Look at payout history and community reputation. Established platforms like Chumba Casino, WOW Vegas, and High 5 Casino have public track records of processing redemptions. Player forums, Reddit communities, and independent review sites provide anecdotal but useful data on payout reliability, processing times, and customer service responsiveness. A platform with a two-year history of confirmed payouts is a safer bet than one that launched last month with no verifiable track record.
Review the Terms of Service, particularly the sections on redemption limits, account closure, and dispute resolution. Legitimate platforms state their playthrough requirements clearly, specify minimum and maximum redemption amounts, and describe their complaint process. Vague or missing terms are a warning sign — as are terms that give the platform unlimited discretion to void your balance or close your account without explanation.

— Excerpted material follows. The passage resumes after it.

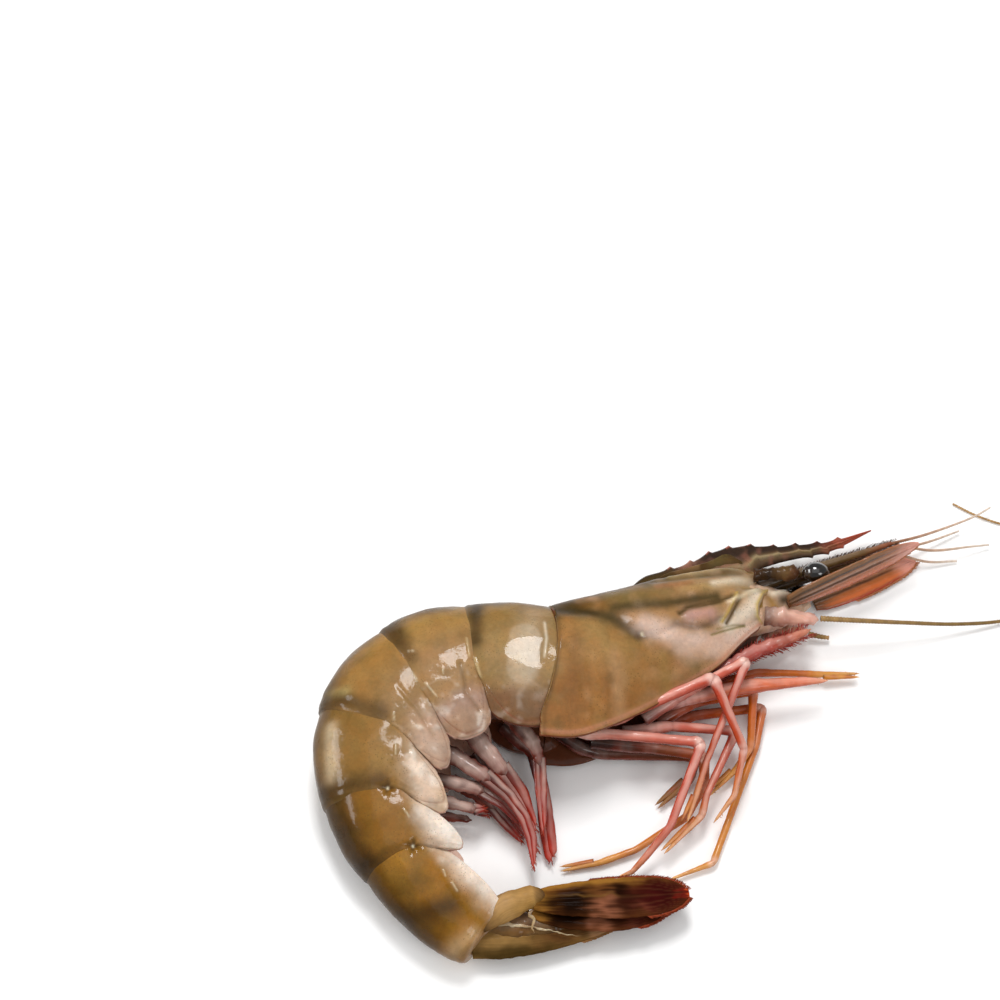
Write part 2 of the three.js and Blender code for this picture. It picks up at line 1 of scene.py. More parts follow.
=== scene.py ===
import math
import random
import bpy
import numpy as np
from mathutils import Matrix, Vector


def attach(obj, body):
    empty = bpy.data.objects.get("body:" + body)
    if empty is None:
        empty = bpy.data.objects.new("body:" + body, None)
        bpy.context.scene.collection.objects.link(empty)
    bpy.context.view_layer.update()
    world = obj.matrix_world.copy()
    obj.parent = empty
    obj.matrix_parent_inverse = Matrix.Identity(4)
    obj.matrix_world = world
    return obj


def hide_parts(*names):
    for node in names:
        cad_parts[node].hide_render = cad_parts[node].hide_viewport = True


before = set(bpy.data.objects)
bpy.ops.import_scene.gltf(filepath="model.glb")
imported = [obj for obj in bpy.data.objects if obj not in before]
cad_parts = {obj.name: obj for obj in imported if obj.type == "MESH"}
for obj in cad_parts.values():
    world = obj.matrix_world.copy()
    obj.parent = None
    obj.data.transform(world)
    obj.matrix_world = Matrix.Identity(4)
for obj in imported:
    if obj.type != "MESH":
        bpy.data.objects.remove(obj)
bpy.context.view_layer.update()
print("frame loaded:", len(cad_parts), "nodes")

millimetre = 0.001
neck = np.array([-34.3, 8.4, 12.0])  # where the head shell meets the tail, on the body's axis
tableGap, hairGap = 0.02, 0.1  # mm that limbs and bristle tips keep off the table


# Colours, curves and clouds
def linear(hexColour):  # sRGB hex to linear red, green, blue
    parts = [int(hexColour[k:k + 2], 16) / 255 for k in (1, 3, 5)]
    return np.array([p / 12.92 if p <= 0.04045 else ((p + 0.055) / 1.055) ** 2.4 for p in parts])


def heading(degrees):  # unit vector in plan
    a = np.radians(degrees)
    return np.stack([np.cos(a), np.sin(a)], -1)


def smooth(x, low, high):  # 0 below low, 1 above high, eased between
    t = np.clip((x - low) / (high - low), 0, 1)
    return t * t * (3 - 2 * t)


def mix(a, b, t):
    return a + (b - a) * t


def hill(x, width):  # 1 at 0, falling off to both sides
    return np.exp(-(x / width) ** 2)


def lengthAlong(path):  # at each point, how long the path is up to there
    return np.r_[0, np.cumsum(np.linalg.norm(np.diff(path, axis=0), axis=1))]


def profile(pairs, x):  # a smooth curve through [x, value] pairs, level past its ends
    xs = np.array([p[0] for p in pairs], float)
    ys = np.array([p[1] for p in pairs], float)
    slopes = np.empty(len(xs))
    for i in range(len(xs)):
        a, b = max(i - 1, 0), min(i + 1, len(xs) - 1)
        slopes[i] = (ys[b] - ys[a]) / (xs[b] - xs[a])
    x = np.clip(np.asarray(x, float), xs[0], xs[-1])
    k = np.clip(np.searchsorted(xs, x, side="right") - 1, 0, len(xs) - 2)
    span = xs[k + 1] - xs[k]
    t = (x - xs[k]) / span
    rise = ys[k + 1] - ys[k]
    bend = (1 - t) * slopes[k] * span - t * slopes[k + 1] * span
    return ys[k] + rise * t + t * (1 - t) * (bend - (1 - 2 * t) * rise)


skew = np.array([[0.36, 0.48, -0.8], [-0.8, 0.6, 0.0], [0.48, 0.64, 0.6]])  # turns one lattice off the other


latticePrimes = (73856093, 19349663, 83492791)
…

Finally, assess the responsible gaming tools available. Does the platform offer session time limits? Purchase caps? Self-exclusion or account cool-down options? A link to the National Council on Problem Gambling helpline? No sweepstakes casino is required to offer these tools, which makes their presence a meaningful signal of the operator’s intentions. A platform that proactively builds these features is more likely to be planning for a regulated future than one that offers none.
None of these checks guarantees sweepstakes casino legitimacy and safety. A platform can check every box and still operate in a jurisdiction that offers you zero recourse if something goes wrong. But they raise the floor. In an unregulated market, due diligence is the only protection you have — and doing it well costs nothing but ten minutes of your time before you hand over a credit card number.